Brown’s work is at once personal, provocative, and political, often a commentary on current events and contemporary attitudes delivered with a strong dose of irony and a wry sense of humor. He celebrated the vernacular, mining popular culture for its truths and contradictions, and focused on a range of themes from urban isolation, alienation, and sexual intrigue to natural disasters, human tragedy, and weather patterns, all of which are somehow interconnected through webs of human agency and impact on the environment.

“As an artist with a penchant for staring into the abyss, Brown’s great gift was to make his gloomy fixations and forebodings snappy, mesmerizing, bleakly hilarious and indelible,” as Robert Storr writes in the exhibition catalogue. While he insisted on simplicity of presentation, his forceful, direct paintings are visually sophisticated and conceptually complex. His sources are diverse, including Surrealism, American modernism and Regionalism, early Italian Renaissance art, folk and self-taught art, comic strips, advertising, and non-western art.

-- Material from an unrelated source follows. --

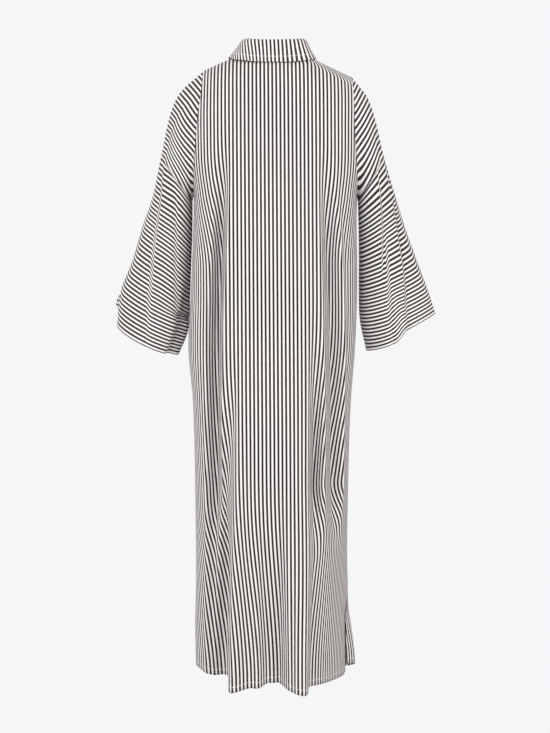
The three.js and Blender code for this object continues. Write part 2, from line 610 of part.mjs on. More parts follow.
function rollHeight(angle) {
  const back = Math.max(cosine(angle), 0) ** 2;
  const front = Math.max(-cosine(angle), 0) ** LAP_POWER;
  return ROLL_HEIGHT - ROLL_BACK_DROP * back - ROLL_FRONT_DROP * front;
}

// Stand: an upright band; its right end laps over its left end at the front
const standGrid = [0, 0.5, 1].map((up) => evenColumns(-STAND_END, STAND_END, COLLAR_COLUMNS)
  .map((angle) => {
    const lap = (COLLAR_WALL + SEAM_GAP) * ease((-angle - LAP_FROM) / (LAP_FULL - LAP_FROM));
    const foot = neckPlace(angle, NECK_HALF_WIDTH, NECK_BACK_DEPTH, NECK_FRONT_DEPTH, lap);
    const head = neckPlace(angle, ROLL_HALF_WIDTH, ROLL_BACK_DEPTH, ROLL_FRONT_DEPTH, lap);
    const overBand = BAND_RAISE * ease((Math.abs(angle) - OVER_BAND_FROM) / OVER_BAND_RISE);
    const z = mix(neckHeight(angle) + STAND_CLEAR + overBand, rollHeight(angle), up);
    return new THREE.Vector3(mix(foot.x, head.x, up), mix(foot.y, head.y, up), z);
  }));
function outwardFromNeck(grid) {
  const normals = gridNormals(grid, false);
  const middle = Math.floor(grid[0].length / 2);
  const turned = normals[1][middle].y < 0 ? -1 : 1;
  normals.forEach((line) => line.forEach((normal) => normal.multiplyScalar(turned)));
  return normals;
}
const standNormals = outwardFromNeck(standGrid);
standNormals.forEach((line) => line.forEach((normal) => normal.setZ(0).normalize()));
addPiece('collar_stand', wallGeometry(standGrid, standNormals, COLLAR_WALL), STRIPED);

// Fall: over the roll line and down outside the stand, deeper at its front points
const fallGrid = FALL_PROFILE.map((row) => evenColumns(-FALL_END, FALL_END, COLLAR_COLUMNS)
  .map((angle) => {
    const flare = columnAt(FALL_SHAPE, 'angle', 'flare', Math.abs(angle));
    const height = columnAt(FALL_SHAPE, 'angle', 'height', Math.abs(angle));
    const shown = flare * mix(FLARE_RIGHT, 1, (1 + sine(angle)) / 2);
    const place = neckPlace(angle, ROLL_HALF_WIDTH, ROLL_BACK_DEPTH, ROLL_FRONT_DEPTH,
      row.stand + row.out * shown, FALL_SQUARE);
    const z = rollHeight(angle) + COLLAR_WALL + FALL_CLEAR + row.rise - row.down * height;
    return new THREE.Vector3(place.x, place.y, z);
  }));
const fallNormals = outwardFromNeck(fallGrid);
fallNormals[0].forEach((normal) => normal.set(0, 0, 1));
addPiece('collar_fall', wallGeometry(fallGrid, fallNormals, COLLAR_WALL), STRIPED);

// Buttons: small dished discs that lie on the band, and one on the stand
function buttonGeometry() {
  const half = BUTTON_THICK / 2;
  const rim = BUTTON_RADIUS;
  const profile = [
    [0, 0], [rim * 0.86, 0], [rim, half * 0.7], [rim, half * 1.5],
    [rim * 0.84, BUTTON_THICK], [rim * 0.6, half * 1.4], [0, half * 1.4],
  ].map(([radius, height]) => new THREE.Vector2(radius, height));
  const geometry = new THREE.LatheGeometry(profile, BUTTON_SIDES);
  return mergedLathe(geometry);
}
function mergedLathe(geometry) {
  geometry.deleteAttribute('normal');
  geometry.deleteAttribute('uv');
  return mergeVertices(geometry, 1e-4);
}
function addButton(name, place, outward) {
  const button = addPiece(name, buttonGeometry(), HORN);
  button.position.copy(place);
  button.quaternion.setFromUnitVectors(new THREE.Vector3(0, 1, 0), outward);
}
for (let k = 0; k < BUTTON_COUNT; k += 1) {
  const level = FIRST_BUTTON - BUTTON_PITCH * k;
  const row = LEVELS.findIndex((value) => value < level);
  const part = (level - LEVELS[row - 1]) / (LEVELS[row] - LEVELS[row - 1]);
  const between = (grid, i) => grid[i][1].clone().add(grid[i][BAND_COLUMNS - 1]).multiplyScalar(0.5);
  const place = between(bandGrid, row - 1).lerp(between(bandGrid, row), part);
  const outward = between(bandNormals, row - 1).lerp(between(bandNormals, row), part).normalize();
  place.addScaledVector(outward, BAND_RAISE + SEAM_GAP);
  addButton(`button_${String(k + 1).padStart(2, '0')}`, place, outward);
}
const tabPlace = standGrid[1][0].clone().lerp(standGrid[1][1], STAND_BUTTON_IN);
const tabOutward = standNormals[1][0].clone().add(standNormals[1][1]).normalize();
addButton('button_collar', tabPlace.addScaledVector(tabOutward, STAND_BUTTON_RISE), tabOutward);

export default group;
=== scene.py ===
import math
from collections import namedtuple

import bmesh
import bpy
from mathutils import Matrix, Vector


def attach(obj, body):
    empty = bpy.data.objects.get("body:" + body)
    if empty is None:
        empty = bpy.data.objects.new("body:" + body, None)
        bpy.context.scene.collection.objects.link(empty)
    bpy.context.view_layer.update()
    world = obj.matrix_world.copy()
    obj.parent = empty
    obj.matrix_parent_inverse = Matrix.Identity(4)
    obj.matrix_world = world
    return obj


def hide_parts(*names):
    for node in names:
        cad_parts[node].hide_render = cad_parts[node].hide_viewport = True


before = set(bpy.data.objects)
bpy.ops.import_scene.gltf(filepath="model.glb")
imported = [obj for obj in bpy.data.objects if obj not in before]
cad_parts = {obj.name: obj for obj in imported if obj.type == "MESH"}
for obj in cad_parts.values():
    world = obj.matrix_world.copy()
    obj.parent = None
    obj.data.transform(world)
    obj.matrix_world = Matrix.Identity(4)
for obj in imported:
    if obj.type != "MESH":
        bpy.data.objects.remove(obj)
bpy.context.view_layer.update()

# Camera: behind the dress, level with its middle, as far off as the photograph was taken.
# The dress's mid-plane, y = 0, shows at 2.15 mm to the pixel on a frame of 550 by 733.
MM_PER_PIXEL = 2.15
FRAME_HEIGHT = 733 * MM_PER_PIXEL / 1000
CAMERA_DISTANCE = 3.4
CAMERA_HEIGHT = -0.633
CAMERA_ACROSS = -0.002
SENSOR = 36.0

camera_data = bpy.data.cameras.new("camera")
camera_data.sensor_fit = "VERTICAL"
camera_data.sensor_height = SENSOR
camera_data.lens = SENSOR * CAMERA_DISTANCE / FRAME_HEIGHT
camera = bpy.data.objects.new("camera", camera_data)
bpy.context.collection.objects.link(camera)
camera.location = (CAMERA_ACROSS, CAMERA_DISTANCE, CAMERA_HEIGHT)
camera.rotation_euler = (math.radians(90), 0, math.radians(180))
bpy.context.scene.camera = camera


# Striped shirting: plain-woven cotton, dark brown-black and white stripes of equal width.
# The pieces carry a UV map in metres: U runs across the stripes and V along them.
STRIPE_REPEAT = 0.0083
DARK_SHARE = 0.515
STRIPE_SOFT = 0.035
THREAD = 0.00042
DARK = (0.034, 0.0235, 0.0245, 1)
WHITE = (0.90, 0.895, 0.89, 1)
THREAD_WHITE = (0.84, 0.83, 0.825, 1)
HEM_STITCH_HEIGHT = 0.012
STITCH_LENGTH = 0.003
STITCH_WIDTH = 0.0004


def add_node(tree, kind, **settings):
    node = tree.nodes.new(kind)
    for name, value in settings.items():
        setattr(node, name, value)
    return node


def calculate(tree, operation, *values):
    node = add_node(tree, "ShaderNodeMath", operation=operation)
    for socket, value in zip(node.inputs, values):
        if isinstance(value, (int, float)):
            socket.default_value = value
        else:
            tree.links.new(value, socket)
    return node.outputs[0]


def new_group(name, inputs, outputs):
    tree = bpy.data.node_groups.new(name, "ShaderNodeTree")
    for label, kind in inputs:
        tree.interface.new_socket(label, in_out="INPUT", socket_type=kind)
    for label, kind in outputs:
        tree.interface.new_socket(label, in_out="OUTPUT", socket_type=kind)
    return tree, tree.nodes.new("NodeGroupInput"), tree.nodes.new("NodeGroupOutput")


FLOAT = "NodeSocketFloat"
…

The paintings in the exhibition create their own narratives that are identifiable through Brown’s consistent use of a personal vocabulary of visual motifs and images. One of the earliest works in the show, Pasadena Garden Residence of 1971, showcases a southern California mansion in a stylized garden with a central fountain in a pool and trim, geometric bushes. Small silhouetted black figures, a signature element in Brown’s work, are separated by garden walls. The carefully managed bilateral symmetry of the setting suggests a controlled environment and neatly manicured lifestyles.

 

 

 

Also on view is Heavy Cloud Mask, 1989, which features two tall buildings with Brown’s characteristic yellow windows and flat figures inside, none of whom are interacting. Dense layers of black and white clouds surround and separate the starkly geometric structures. A sense of anonymous display, of disconnected contemporary life, and a community of self-absorbed residents pervades the scene.

In Another Shitty Day in Paradise, 1993, ambiguous, rounded, animal-like cloud patterns hover over a row of small houses, again with yellow windows and silhouetted figures, that are both contained and separated by arcs of hills. Since Brown was living in Southern California at the time, the two central cloud forms can be seen as Disney figures, a dominate cultural force that permeates the American landscape.

Born and raised in Alabama, Brown moved to Chicago in 1962, where he studied at the School of the Art Institute of Chicago and American Academy of Art. In the late 60s, he participated in a series of now-legendary exhibitions best remembered by the name of one of them, “The Hairy Who.” The artists who were involved became known as Chicago Imagists, a loosely related group of like-minded painters and sculptors who pursued various means of personal expression to transform visual imagery from a variety of media, generally using pop culture as their point of departure. Brown continued to exhibit extensively for the rest of his life, and was represented by the Phyllis Kind Gallery in Chicago and New York from 1970 until his death in 1997. Major retrospectives of his work were organized by the Montgomery Museum of Fine Arts, Alabama in 1980; the Hirshhorn Museum, Washington, DC in 1987; and the Jule Collins Smith Museum of Fine Art, Auburn University, Alabama in 2007. The latter exhibition is traveling to American University, Washington, DC, and the University of New Orleans, Louisiana this year.